La grande coupure

Pour le premier trimestre de 1944, la police allemande put dénombrer dans notre pays, en ne comptant que les incidents important: 20 attentats à l’ explosif sur des centrales et des pylônes électriques, 22 sabotages de câbles, 98 sectionnements de tuyaux de freins, 257 incendies, 6 attentats à l’ explosif sur des bâtiments et installations militaires, 204 attentats et sabotages sur de voies de communication, etc.


Le "Groupe G"

C’est également de cette période que date ce qui fut, sans aucun doute, une des réussites les plus remarquables de l’histoire de la Résistance dans notre pays: la mise à mal, dans la nuit du 15 janvier, de 28 pylônes à haute tension, tous situés à des endroits stratégiques du réseau de distribution électrique. Elle était l’oeuvre des super-techniciens de l’action clandestine regroupés dans le Groupe G.
Ingénieurs, économistes, les stratèges du Groupe G ambitionnaient de contrarier à moindre coût les activités de l’ennemi et de paralyser, en évitant les mesures de répression sanglante, des mouvements essentiels à la poursuite de la guerre. Pour eux, un acte de sabotage était d'abord un sujet d’études. Le téléphone, les canaux, les chemins de fer étaient l’objet de leur attention.


La grande coupure

La rapidité de l’avance alliée ne leur laissa pas le temps d’exécuter toutes les opérations en vue desquelles ils tiraient des plans. Celle du 15 janvier 1944, qu’on appela ''la grande coupure'' fut un de leurs plus brillants succès.
Le plan avait été longuement mûri. Les pylônes visés avaient été choisis pour l’importance des perturbations que leur destruction allait provoquer mais aussi pour leur environnement naturel. On donna la préférence à des sites d’accès difficile, marais, bois, etc..., où les opérations de restauration seraient plus longues à effectuer.
Les pylônes se couchèrent, se soir là, entre 20 et 23 heures.
Partie du Borinage, l’attaque remontait vers La Louvière, Charleroi, Namur, Court-Saint-Etienne, puis s’orientait vers la région liégeoise, Bressoux, Visé, tout en rayonnant en direction de Malines, Termonde, Alost, Courtrai.
Pour un grand nombre d’entreprises,ce fut l’arrêt immédiat. L’arsenal de Cuesmes se trouva paralysé, la Carbochimique de Tertre dut s'arrêter et, quand elle se fut remise en marche, elle resta aux trois quart de sa production d’avant le 15 janvier. Les charbonnages du Centre et du Borinage durent réduire leurs activités à deux jours par semaine. Les usines Boël à La Louvière, les usines Gilson d’où sortaient trente tonnes d’acier par jour, les trains de laminoirs, les usines de la Providence-Charleroi cessèrent ou interrompirent leur travail. Les usines Henricot à Court-Saint-Etienne durent mettrent en chômage 1.500 ouvriers. Les conséquences de cette opération se firent sentir jusqu’à la fin de la guerre.

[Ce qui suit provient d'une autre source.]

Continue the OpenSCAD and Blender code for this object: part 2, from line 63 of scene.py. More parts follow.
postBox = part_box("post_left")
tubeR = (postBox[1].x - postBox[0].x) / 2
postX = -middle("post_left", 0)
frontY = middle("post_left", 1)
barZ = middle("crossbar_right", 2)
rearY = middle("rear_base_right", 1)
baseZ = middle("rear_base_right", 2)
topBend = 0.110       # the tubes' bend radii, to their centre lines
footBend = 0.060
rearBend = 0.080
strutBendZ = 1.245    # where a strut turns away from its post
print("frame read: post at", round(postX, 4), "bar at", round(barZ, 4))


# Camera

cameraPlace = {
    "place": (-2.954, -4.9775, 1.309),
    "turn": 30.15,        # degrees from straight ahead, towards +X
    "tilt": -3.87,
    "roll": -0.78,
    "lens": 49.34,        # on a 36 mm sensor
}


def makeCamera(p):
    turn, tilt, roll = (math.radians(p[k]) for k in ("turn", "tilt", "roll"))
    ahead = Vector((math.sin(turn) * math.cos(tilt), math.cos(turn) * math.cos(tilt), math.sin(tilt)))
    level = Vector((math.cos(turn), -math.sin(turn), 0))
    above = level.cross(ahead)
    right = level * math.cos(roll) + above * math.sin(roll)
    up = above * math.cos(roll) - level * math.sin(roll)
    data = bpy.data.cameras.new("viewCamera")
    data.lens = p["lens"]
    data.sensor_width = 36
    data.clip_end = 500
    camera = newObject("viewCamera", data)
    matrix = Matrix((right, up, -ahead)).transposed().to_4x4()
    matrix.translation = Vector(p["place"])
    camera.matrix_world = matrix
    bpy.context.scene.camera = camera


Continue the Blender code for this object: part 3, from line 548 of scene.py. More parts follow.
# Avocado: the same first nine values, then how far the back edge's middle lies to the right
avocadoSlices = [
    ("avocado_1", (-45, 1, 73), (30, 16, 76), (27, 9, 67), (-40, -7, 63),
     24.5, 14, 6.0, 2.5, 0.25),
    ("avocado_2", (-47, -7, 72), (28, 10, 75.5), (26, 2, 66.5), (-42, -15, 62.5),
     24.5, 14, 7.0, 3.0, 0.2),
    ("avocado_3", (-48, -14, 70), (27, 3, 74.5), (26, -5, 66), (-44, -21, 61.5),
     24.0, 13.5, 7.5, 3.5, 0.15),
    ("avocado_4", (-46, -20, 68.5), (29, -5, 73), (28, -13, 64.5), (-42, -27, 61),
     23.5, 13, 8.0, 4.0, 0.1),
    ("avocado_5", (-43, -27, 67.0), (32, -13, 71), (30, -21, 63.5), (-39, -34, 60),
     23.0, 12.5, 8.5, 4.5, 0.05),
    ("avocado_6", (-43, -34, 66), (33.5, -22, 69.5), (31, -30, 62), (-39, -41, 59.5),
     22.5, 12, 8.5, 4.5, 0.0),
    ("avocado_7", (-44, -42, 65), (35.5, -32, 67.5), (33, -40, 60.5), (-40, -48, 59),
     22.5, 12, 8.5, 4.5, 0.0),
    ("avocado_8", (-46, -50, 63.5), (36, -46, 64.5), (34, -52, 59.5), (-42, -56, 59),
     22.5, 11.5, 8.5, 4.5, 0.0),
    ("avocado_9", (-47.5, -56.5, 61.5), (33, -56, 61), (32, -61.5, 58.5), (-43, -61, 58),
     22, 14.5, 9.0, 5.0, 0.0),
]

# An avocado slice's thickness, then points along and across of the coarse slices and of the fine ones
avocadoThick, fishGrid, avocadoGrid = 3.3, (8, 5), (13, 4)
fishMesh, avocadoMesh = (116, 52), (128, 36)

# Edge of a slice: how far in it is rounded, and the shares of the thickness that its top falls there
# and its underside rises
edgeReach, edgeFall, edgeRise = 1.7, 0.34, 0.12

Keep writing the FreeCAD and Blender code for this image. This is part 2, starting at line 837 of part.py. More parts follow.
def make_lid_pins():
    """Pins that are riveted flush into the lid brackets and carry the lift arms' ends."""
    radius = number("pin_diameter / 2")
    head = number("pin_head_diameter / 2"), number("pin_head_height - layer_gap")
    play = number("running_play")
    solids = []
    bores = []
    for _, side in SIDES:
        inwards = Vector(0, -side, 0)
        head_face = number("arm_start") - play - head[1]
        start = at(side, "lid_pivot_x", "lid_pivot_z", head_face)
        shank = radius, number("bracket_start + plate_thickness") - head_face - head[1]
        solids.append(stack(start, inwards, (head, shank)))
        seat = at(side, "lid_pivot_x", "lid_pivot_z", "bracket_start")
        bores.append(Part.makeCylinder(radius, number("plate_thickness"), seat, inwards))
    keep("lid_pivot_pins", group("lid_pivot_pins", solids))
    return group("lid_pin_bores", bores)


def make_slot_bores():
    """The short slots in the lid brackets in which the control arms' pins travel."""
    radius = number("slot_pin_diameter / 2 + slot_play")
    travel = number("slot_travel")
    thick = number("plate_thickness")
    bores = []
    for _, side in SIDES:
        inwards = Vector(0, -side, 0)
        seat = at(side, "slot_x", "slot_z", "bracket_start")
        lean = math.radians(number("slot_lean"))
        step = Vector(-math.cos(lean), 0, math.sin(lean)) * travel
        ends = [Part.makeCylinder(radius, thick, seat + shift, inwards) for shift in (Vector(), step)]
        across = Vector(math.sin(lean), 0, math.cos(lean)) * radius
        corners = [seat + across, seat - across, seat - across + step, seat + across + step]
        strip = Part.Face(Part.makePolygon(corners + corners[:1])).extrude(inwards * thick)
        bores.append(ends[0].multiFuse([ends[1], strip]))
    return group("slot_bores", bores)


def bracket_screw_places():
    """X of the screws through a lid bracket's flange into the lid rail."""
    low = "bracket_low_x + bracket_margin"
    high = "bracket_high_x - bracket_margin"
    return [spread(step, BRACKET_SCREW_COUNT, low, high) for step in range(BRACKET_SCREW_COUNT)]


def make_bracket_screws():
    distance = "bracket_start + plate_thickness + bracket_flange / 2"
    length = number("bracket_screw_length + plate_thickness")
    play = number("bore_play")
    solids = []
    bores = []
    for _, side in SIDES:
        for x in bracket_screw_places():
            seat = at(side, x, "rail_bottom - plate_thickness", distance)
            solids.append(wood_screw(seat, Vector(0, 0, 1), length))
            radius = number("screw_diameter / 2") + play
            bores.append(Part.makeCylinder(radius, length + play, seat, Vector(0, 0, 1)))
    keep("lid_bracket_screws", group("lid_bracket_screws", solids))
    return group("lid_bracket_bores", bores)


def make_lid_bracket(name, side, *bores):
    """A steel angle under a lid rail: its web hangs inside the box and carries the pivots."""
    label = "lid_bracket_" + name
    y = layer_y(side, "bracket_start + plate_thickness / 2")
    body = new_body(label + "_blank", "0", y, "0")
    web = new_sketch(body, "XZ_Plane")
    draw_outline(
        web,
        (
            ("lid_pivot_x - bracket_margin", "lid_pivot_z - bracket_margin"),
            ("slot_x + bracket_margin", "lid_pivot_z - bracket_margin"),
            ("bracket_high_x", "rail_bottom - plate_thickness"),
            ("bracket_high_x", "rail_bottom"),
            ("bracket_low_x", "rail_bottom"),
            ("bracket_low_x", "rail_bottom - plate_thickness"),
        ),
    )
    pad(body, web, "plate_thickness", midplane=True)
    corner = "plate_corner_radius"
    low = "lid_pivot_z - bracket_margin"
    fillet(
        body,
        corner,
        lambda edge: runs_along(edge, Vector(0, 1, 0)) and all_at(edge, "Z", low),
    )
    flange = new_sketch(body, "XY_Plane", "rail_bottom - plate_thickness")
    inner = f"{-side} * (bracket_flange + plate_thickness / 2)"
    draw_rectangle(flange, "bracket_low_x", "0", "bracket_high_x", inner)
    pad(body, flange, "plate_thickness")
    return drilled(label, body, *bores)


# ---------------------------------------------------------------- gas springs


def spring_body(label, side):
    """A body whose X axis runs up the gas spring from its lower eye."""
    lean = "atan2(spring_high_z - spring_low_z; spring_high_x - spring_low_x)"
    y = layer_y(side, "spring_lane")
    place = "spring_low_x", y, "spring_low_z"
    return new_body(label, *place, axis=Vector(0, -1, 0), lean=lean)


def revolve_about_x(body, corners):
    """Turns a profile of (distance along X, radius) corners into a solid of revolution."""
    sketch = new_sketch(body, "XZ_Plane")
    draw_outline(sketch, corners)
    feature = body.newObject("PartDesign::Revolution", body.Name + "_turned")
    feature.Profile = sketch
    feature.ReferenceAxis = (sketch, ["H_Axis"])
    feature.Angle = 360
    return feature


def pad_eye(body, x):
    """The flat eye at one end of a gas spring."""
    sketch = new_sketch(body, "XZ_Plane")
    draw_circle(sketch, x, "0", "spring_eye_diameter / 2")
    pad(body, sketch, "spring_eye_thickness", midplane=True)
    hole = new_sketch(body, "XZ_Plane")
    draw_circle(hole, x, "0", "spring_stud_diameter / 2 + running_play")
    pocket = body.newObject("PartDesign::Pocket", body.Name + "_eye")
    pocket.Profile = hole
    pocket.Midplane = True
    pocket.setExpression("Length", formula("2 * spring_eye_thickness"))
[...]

L'arrestation de Jean Burgers, fondateur du Groupe G.

Et tous les saboteurs revinrent indemnes. Les enquêtes, les rafles et les perquisitions menées par l’ennemi stupéfait n’aboutirent à rien.
Cela, malheureusement, ne devait pas durer. Le petit accident bête qui peut faire échouer l’entreprise la mieux préparée, et que les auteurs de la ''grande coupure'' avaient su éviter, allait frapper le fondateur du Groupe G : Jean Burgers.
Une trahison ou une dénonciation, peut-être, fut à l’origine de ce drame; les contacts qu’il avait fallu prendre à l’extérieur du groupe peuvent avoir entraîné une fuite délibérée. Une minute d’inattention aussi a pu suffire. Jean Burgers et son garde du corps connaissaient trop la sécurité de l’appartement qui leur servait de refuge. Ils ne remarquèrent pas, à une fenêtre, le signal conventionnel de danger qui aurait dû leur enjoindre de faire demi-tour.
C’était en mars, Plusieurs membres du groupe tombèrent. Jean Burgers passa par Breendonk, puis fut emmené à Buchenwald. On pensa un moment pouvoir organiser son évasion.
A Buchenwald on pendait en public, aux accents d’un orchestre, à titre d’exemple, ceux qui avaient tenté de s’enfuir. Néanmoins, il existait une '' procédure'' d’évasion, passant par l’infirmerie, où l’on faisait admettre l’intéressé prétendument très malade et où on substituait à son identité celle d’un vrai trépassé. Une telle opération fut envisagée pour Jean Burgers mais ne put être menée à bien.

Condamné à mort, Jean Burgers fut pendu en septembre 1944, alors que Bruxelles fêtait sa délivrance. Il avait 27 ans.